== Short problem ==
Quote only the lines from the line containing "Write part 2 of" to the line containing "size=3, min=0, max=1)", with both of those lines included, please, exactly as written.

== Available data ==

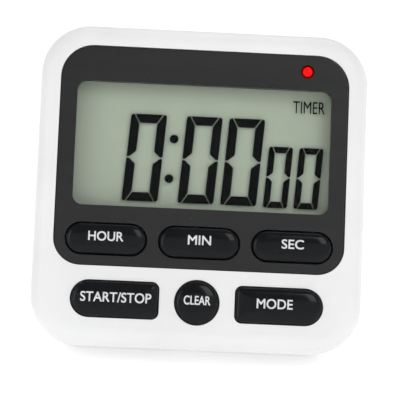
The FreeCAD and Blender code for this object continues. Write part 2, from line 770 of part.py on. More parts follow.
---
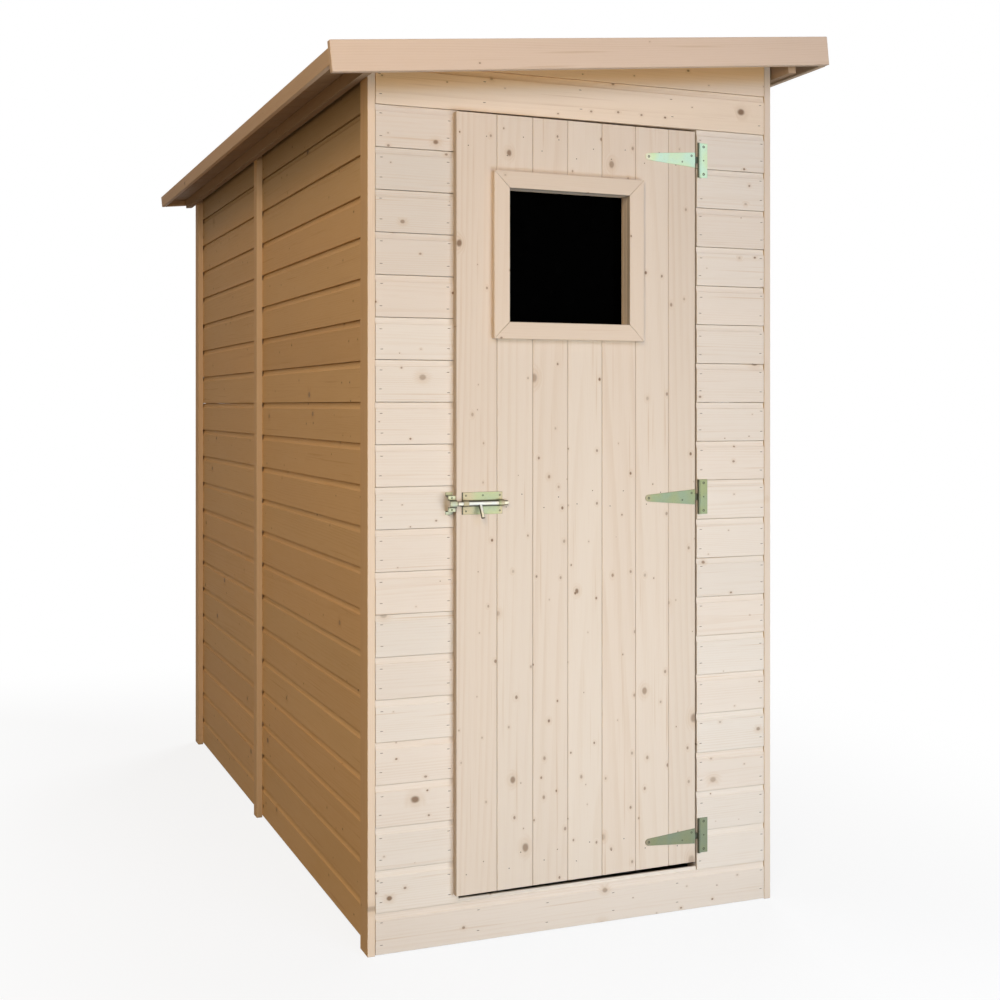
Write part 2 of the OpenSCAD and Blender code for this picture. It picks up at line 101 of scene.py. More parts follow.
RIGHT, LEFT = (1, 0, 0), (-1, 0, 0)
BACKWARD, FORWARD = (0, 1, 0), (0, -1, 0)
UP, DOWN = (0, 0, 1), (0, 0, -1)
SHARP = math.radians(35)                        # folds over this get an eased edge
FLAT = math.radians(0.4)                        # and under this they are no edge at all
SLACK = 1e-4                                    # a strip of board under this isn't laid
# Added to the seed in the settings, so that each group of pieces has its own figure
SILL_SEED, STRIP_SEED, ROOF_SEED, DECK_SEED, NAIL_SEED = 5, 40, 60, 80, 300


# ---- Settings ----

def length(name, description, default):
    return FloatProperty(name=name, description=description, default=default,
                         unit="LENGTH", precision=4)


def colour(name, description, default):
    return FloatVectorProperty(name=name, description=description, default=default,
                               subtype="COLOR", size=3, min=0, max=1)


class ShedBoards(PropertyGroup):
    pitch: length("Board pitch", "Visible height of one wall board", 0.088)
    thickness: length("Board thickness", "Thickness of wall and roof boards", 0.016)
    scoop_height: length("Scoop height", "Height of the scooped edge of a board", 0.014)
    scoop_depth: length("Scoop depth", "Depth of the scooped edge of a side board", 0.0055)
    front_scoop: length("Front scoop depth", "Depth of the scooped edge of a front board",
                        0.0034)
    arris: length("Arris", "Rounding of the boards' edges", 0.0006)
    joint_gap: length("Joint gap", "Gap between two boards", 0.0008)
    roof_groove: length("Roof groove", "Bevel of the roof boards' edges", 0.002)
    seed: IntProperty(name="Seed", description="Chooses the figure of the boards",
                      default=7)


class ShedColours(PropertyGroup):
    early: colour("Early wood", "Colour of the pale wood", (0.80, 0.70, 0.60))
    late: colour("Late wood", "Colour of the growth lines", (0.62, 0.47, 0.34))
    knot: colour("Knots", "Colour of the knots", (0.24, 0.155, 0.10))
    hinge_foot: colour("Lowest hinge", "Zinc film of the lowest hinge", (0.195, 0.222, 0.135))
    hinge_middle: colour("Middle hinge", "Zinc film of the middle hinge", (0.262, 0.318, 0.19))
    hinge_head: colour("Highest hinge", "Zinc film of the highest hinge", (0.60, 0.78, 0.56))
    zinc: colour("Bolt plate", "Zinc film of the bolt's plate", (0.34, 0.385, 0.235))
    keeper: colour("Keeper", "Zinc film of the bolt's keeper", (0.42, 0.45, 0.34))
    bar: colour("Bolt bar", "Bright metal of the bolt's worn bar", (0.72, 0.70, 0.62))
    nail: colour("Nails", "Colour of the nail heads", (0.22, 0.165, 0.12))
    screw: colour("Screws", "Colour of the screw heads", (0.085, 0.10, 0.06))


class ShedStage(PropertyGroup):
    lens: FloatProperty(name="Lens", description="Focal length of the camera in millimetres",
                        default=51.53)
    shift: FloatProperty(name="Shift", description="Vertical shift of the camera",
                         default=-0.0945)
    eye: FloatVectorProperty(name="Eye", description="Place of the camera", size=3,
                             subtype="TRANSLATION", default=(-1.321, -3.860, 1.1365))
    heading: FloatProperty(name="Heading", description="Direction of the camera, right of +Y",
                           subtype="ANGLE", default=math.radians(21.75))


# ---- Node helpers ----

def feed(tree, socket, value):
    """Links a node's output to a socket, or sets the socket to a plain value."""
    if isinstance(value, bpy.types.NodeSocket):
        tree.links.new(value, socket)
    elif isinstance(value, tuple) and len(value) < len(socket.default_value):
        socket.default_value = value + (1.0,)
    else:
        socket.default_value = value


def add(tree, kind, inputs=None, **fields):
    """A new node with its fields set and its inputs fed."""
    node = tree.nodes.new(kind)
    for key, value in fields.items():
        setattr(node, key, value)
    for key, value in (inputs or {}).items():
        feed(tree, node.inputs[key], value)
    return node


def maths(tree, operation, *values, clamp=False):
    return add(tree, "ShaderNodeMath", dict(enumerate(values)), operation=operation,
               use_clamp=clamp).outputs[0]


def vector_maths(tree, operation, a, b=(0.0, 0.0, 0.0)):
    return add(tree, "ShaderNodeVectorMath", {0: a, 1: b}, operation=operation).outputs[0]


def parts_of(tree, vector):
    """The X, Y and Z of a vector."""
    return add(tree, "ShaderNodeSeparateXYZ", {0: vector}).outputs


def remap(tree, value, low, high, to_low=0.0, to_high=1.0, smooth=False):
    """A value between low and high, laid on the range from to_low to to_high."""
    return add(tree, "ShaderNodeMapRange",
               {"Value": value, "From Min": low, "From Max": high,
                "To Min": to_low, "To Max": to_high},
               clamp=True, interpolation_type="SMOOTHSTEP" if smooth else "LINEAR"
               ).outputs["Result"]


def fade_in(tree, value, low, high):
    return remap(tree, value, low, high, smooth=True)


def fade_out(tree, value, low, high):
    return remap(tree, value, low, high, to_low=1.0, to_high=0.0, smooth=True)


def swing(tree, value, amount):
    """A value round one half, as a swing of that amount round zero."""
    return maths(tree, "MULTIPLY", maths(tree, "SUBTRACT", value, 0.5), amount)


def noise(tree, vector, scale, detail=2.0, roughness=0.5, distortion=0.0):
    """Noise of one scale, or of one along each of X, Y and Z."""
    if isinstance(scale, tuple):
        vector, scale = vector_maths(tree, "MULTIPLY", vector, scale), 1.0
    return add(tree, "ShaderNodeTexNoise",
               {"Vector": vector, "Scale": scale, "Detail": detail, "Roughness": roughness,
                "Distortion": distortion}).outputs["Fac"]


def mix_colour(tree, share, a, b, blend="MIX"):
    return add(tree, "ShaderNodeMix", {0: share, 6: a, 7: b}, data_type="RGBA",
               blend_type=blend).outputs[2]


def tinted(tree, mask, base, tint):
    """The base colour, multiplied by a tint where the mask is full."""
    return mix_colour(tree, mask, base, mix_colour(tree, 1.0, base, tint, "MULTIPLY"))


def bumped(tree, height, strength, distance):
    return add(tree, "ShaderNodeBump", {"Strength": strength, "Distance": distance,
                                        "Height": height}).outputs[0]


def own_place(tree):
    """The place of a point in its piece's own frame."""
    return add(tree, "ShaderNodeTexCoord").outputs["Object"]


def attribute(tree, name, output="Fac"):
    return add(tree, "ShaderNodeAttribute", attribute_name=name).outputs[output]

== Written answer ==
Write part 2 of the OpenSCAD and Blender code for this picture. It picks up at line 101 of scene.py. More parts follow.
RIGHT, LEFT = (1, 0, 0), (-1, 0, 0)
BACKWARD, FORWARD = (0, 1, 0), (0, -1, 0)
UP, DOWN = (0, 0, 1), (0, 0, -1)
SHARP = math.radians(35)                        # folds over this get an eased edge
FLAT = math.radians(0.4)                        # and under this they are no edge at all
SLACK = 1e-4                                    # a strip of board under this isn't laid
# Added to the seed in the settings, so that each group of pieces has its own figure
SILL_SEED, STRIP_SEED, ROOF_SEED, DECK_SEED, NAIL_SEED = 5, 40, 60, 80, 300


# ---- Settings ----

def length(name, description, default):
    return FloatProperty(name=name, description=description, default=default,
                         unit="LENGTH", precision=4)


def colour(name, description, default):
    return FloatVectorProperty(name=name, description=description, default=default,
                               subtype="COLOR", size=3, min=0, max=1)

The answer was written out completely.